The revelation that Mr Karle had walked away with a pay-off of £686,600 did little to appease the anger of the West Brom’s members.
Fast forward to the society’s latest interim accounts and the signs are that the crisis, if not over, has abated. The deficit for six months to September 30 was £8.6 million and falling, while the effect of the PPDSs was to produce one of the strongest core capital ratios in the sector.
But there’s more to be done. Not least the restoration of the West Brom’s “tainted and tarnished” (in Robert Sharpe’s words) public image. “There were three things that I set out to do,” he says. “Build a new management team that was more conducive to today’s environment; understand the financials, which did not look good and so take some action around the cost base; and lastly, after stabilising the business, how to optimise and go forward. The last part of that I have almost finished and I have done all of that in 13 months which has been pretty difficult.
“If we hadn’t done this unique and very innovative debt-for-equity deal, which had never been done by a building society, there is every likelihood that we would have gone the same way as the Dunfermline and been broken up.”
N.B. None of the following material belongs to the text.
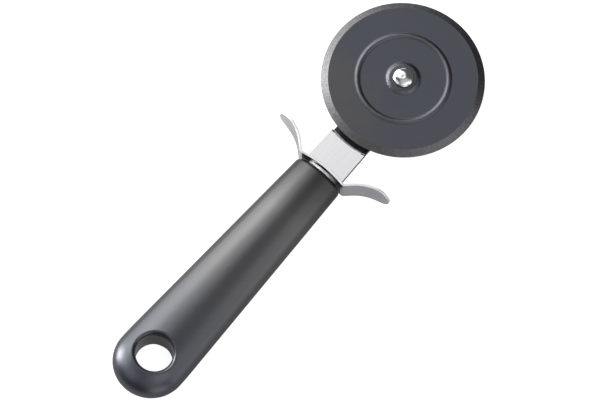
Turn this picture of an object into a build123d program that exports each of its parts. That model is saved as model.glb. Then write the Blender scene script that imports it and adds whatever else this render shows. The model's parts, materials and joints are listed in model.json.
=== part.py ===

Despite its critics, Robert says, the West Brom is still there and still mutual. “We have a very secure and stable financial base for our members. In the second half of the year we will perform better than in the first half. Who knows how that will pan out, a loss or break-even?
“When you have a large commercial portfolio a lot depends on what happens in the high street. Whether its First Quench, or Borders or any other retailer you are looking over your shoulder to see if you’ve got any exposure to them.
“We are making really good progress and if we don’t break even in the second half we are reasonably confident we will in the next financial year.
“I always said, and I said it at the AGM, this wasn’t a quick fix. When you have that degree of risk on your balance sheet it will take time to work it out. But we know exactly what the problems are and we are managing them very effectively.”
The commercial loans book is being unwound in West Brom’s “back to basics” programme – “we are going back to what this organisation did extremely well for 152 years” – but there is still a long way to go before the remaining risk is removed from the balance sheet.
Even without that Robert accepts that the society would still be operating in a seriously depressed housing market in which returns are hard to find.
“There is an argument, one that I subscribe to, that says the building society model is broken with interest rates at 0.5 per cent. Now, if it’s not broken, it is certainly very difficult to operate in because you just have no flexibility around your margin and that is going to be a tough market environment until such times as interest rates begin to rise again.”
That is not going to happen within the next 12 months? “So our strategy is to be as efficient as we possibly can, provide our members with extremely good products and pricing and to start planning for being in a really good position for when the market does take off.”
Where will Robert Sharpe be when that happens? He lives in Surrey with his wife, Vanessa, and their three baby daughters, and stays during the week at a house he rents in Great Barr. Is this because, as is believed, his contract with the West Brom is for only two years?
His answer is an emphatic “no”.
“I have a contract until I’m 65 so I could be here in four years’ time.”
Does he want to be?
“There is no reason why I shouldn’t. One has to look at whether the board and the members are happy with what I’m doing. One has to be cognisant of where the industry is going and where the West Brom goes within that industry.
“I certainly would like to see the West Brom through its current change of strategy back into really good health. I think that will take me pretty close to 65.”
Perhaps, also, he’d like to stick around for some less acrimonious AGMs, I suggest.
“I don’t think that AGM was too bad. I thought there was every reason for the members to be angry and they asked the right sort of questions and that we provided them the right answers.
“The good thing for West Brom members is that – unlike Derbyshire, Barnsley, Scarborough, Cheshire and a whole raft of others – we are still here.”